--- WHAT THE TASK REQUIRES ---
Show every line containing "picture" by copying it.

--- INPUT MATERIAL ---

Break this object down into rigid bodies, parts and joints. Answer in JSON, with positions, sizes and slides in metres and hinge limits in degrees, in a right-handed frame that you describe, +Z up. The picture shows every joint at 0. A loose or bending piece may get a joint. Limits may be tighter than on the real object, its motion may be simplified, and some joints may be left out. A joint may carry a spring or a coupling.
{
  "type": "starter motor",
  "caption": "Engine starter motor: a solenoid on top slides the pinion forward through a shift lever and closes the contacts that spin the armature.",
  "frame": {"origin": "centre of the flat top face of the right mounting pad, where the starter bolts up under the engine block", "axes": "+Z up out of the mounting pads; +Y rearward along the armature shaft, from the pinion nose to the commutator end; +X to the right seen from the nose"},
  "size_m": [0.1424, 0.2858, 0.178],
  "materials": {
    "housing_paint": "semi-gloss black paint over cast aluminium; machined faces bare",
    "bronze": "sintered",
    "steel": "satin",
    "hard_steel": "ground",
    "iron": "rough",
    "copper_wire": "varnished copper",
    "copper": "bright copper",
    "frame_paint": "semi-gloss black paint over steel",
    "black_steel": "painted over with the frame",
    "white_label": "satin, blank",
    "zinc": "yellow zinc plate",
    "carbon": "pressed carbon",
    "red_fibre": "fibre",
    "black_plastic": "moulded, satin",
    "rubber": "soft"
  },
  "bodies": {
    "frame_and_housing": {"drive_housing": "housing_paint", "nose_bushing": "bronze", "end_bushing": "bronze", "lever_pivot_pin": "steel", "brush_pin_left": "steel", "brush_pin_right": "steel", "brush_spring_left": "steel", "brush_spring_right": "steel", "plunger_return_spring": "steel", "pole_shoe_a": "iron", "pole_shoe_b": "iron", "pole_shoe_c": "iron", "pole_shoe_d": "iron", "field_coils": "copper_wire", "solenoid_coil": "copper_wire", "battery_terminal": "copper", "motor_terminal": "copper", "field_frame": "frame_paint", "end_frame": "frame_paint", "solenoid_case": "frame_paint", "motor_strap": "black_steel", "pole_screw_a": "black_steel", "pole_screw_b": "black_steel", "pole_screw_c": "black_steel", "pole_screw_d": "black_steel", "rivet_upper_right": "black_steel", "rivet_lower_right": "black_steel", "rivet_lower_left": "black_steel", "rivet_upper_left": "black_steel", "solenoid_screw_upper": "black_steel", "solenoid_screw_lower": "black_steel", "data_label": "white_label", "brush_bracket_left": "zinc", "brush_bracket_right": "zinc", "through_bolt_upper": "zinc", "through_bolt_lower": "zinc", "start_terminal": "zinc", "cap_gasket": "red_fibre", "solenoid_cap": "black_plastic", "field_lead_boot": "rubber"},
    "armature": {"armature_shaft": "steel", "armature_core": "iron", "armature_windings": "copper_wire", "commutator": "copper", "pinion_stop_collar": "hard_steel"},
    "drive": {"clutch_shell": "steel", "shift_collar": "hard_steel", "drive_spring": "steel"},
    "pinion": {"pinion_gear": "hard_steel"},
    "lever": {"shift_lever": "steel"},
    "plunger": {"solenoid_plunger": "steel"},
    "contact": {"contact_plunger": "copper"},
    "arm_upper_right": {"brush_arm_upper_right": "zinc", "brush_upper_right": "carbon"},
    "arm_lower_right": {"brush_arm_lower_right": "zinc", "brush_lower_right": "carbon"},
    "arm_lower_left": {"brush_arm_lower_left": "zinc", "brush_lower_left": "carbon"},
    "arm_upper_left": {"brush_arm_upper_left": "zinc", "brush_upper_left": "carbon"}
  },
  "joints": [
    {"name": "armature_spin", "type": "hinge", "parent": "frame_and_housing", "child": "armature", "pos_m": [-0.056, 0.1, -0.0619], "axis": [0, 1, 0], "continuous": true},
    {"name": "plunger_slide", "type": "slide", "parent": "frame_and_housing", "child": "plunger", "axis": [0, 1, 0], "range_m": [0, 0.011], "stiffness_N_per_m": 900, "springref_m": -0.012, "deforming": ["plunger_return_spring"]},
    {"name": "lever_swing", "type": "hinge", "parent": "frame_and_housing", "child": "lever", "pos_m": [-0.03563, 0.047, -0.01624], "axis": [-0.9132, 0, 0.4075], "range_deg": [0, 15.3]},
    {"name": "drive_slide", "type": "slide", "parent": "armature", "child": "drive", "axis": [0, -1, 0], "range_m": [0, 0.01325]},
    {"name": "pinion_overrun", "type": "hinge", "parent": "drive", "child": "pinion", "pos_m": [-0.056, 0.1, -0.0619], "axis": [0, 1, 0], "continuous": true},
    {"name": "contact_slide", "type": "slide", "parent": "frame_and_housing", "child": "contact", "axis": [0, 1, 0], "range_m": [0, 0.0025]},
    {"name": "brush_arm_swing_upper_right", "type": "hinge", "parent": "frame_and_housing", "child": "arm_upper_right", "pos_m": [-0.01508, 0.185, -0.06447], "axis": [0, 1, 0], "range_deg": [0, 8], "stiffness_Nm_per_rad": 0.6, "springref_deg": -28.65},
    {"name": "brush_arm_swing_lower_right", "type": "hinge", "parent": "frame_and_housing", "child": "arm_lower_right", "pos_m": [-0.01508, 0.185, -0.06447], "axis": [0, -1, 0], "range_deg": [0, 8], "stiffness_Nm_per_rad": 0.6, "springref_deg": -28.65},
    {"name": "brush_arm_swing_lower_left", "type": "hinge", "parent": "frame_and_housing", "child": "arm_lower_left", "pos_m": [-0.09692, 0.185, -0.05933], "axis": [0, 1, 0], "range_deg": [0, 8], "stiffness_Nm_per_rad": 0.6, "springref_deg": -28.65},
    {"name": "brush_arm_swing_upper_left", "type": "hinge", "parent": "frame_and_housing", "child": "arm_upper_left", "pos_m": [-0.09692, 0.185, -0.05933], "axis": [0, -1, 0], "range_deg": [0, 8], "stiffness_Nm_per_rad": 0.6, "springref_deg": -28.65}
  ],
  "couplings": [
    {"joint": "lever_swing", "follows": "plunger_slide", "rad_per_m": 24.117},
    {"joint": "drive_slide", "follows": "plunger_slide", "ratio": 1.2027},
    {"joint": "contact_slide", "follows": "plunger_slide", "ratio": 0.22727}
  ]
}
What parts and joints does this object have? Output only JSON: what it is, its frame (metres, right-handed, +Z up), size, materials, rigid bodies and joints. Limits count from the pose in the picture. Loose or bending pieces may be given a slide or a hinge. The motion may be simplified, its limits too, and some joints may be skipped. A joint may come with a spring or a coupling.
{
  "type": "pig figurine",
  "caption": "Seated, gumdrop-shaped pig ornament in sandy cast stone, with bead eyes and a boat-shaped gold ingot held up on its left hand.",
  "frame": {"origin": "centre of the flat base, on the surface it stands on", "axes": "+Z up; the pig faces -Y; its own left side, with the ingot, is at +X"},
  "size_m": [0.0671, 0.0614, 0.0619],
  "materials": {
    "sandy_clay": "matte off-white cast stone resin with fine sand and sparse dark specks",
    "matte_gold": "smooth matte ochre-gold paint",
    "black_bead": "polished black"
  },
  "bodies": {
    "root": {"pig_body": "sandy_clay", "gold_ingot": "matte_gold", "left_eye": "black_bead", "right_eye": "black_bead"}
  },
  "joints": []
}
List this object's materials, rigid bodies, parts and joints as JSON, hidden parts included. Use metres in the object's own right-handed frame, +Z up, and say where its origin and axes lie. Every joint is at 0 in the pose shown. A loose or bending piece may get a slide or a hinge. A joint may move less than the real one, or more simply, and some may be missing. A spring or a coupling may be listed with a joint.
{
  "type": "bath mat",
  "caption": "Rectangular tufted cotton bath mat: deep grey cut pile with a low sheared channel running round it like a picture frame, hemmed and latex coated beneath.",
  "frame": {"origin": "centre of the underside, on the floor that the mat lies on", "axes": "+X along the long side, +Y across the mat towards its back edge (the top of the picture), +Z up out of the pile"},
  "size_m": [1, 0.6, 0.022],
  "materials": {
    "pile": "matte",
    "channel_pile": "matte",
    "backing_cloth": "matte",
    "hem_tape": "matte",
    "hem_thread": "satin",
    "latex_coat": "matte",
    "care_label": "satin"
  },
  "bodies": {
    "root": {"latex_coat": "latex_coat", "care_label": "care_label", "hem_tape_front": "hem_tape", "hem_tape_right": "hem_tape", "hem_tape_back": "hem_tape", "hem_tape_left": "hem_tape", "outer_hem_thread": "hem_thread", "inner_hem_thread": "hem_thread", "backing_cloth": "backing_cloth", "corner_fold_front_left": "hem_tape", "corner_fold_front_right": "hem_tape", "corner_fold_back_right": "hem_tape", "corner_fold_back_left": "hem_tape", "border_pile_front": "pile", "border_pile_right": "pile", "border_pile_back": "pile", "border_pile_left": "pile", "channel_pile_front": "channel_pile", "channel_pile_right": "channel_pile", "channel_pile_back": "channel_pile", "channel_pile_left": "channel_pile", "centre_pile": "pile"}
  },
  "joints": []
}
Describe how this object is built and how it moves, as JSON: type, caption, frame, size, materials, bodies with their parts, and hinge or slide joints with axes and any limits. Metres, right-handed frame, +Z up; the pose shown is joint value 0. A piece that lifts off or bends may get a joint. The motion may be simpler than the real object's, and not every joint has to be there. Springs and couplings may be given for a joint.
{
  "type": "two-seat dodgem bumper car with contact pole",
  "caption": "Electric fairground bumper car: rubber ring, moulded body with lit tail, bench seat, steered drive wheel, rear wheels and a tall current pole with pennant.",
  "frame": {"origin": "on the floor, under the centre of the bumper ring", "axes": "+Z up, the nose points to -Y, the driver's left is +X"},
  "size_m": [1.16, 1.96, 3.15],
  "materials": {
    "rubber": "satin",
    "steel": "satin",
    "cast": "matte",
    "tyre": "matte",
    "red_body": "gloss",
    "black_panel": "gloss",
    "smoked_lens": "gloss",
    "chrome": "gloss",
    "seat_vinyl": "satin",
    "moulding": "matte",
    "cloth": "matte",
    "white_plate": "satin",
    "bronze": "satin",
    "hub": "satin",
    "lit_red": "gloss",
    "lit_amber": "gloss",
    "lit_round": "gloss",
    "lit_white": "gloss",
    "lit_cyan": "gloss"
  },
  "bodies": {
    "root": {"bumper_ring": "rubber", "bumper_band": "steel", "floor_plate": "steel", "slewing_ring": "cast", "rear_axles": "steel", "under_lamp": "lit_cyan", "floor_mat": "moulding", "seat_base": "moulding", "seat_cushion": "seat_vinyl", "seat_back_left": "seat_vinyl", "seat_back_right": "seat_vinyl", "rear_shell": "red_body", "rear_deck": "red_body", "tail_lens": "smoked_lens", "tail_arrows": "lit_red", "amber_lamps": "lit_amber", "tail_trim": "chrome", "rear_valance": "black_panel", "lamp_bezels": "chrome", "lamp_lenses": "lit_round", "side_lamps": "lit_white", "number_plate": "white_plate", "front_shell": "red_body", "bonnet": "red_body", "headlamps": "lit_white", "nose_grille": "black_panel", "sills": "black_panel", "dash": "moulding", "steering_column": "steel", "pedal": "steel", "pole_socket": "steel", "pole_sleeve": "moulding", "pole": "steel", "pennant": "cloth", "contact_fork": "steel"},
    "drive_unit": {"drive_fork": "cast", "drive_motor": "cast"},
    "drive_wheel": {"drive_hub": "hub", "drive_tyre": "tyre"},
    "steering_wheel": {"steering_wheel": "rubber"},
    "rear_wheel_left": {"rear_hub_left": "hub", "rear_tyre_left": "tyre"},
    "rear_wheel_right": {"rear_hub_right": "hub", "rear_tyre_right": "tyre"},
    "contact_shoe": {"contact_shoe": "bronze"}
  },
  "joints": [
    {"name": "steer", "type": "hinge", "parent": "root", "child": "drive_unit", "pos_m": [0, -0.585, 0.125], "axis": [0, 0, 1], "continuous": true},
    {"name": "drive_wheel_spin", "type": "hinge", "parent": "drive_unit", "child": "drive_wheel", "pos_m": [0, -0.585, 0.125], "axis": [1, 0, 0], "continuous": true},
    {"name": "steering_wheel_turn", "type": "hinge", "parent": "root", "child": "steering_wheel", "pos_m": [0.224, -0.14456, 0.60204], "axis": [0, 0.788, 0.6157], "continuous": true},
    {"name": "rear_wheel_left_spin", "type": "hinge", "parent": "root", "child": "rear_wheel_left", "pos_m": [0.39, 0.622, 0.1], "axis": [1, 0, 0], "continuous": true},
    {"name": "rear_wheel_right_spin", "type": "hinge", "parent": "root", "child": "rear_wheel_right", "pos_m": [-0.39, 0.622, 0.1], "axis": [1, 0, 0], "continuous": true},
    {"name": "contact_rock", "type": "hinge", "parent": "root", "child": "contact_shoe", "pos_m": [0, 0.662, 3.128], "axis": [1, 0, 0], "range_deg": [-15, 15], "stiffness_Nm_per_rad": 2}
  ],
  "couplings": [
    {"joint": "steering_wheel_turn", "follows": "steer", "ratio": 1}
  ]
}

--- RESULT OF THE EXERCISE ---
Break this object down into rigid bodies, parts and joints. Answer in JSON, with positions, sizes and slides in metres and hinge limits in degrees, in a right-handed frame that you describe, +Z up. The picture shows every joint at 0. A loose or bending piece may get a joint. Limits may be tighter than on the real object, its motion may be simplified, and some joints may be left out. A joint may carry a spring or a coupling.
What parts and joints does this object have? Output only JSON: what it is, its frame (metres, right-handed, +Z up), size, materials, rigid bodies and joints. Limits count from the pose in the picture. Loose or bending pieces may be given a slide or a hinge. The motion may be simplified, its limits too, and some joints may be skipped. A joint may come with a spring or a coupling.
  "caption": "Rectangular tufted cotton bath mat: deep grey cut pile with a low sheared channel running round it like a picture frame, hemmed and latex coated beneath.",
  "frame": {"origin": "centre of the underside, on the floor that the mat lies on", "axes": "+X along the long side, +Y across the mat towards its back edge (the top of the picture), +Z up out of the pile"},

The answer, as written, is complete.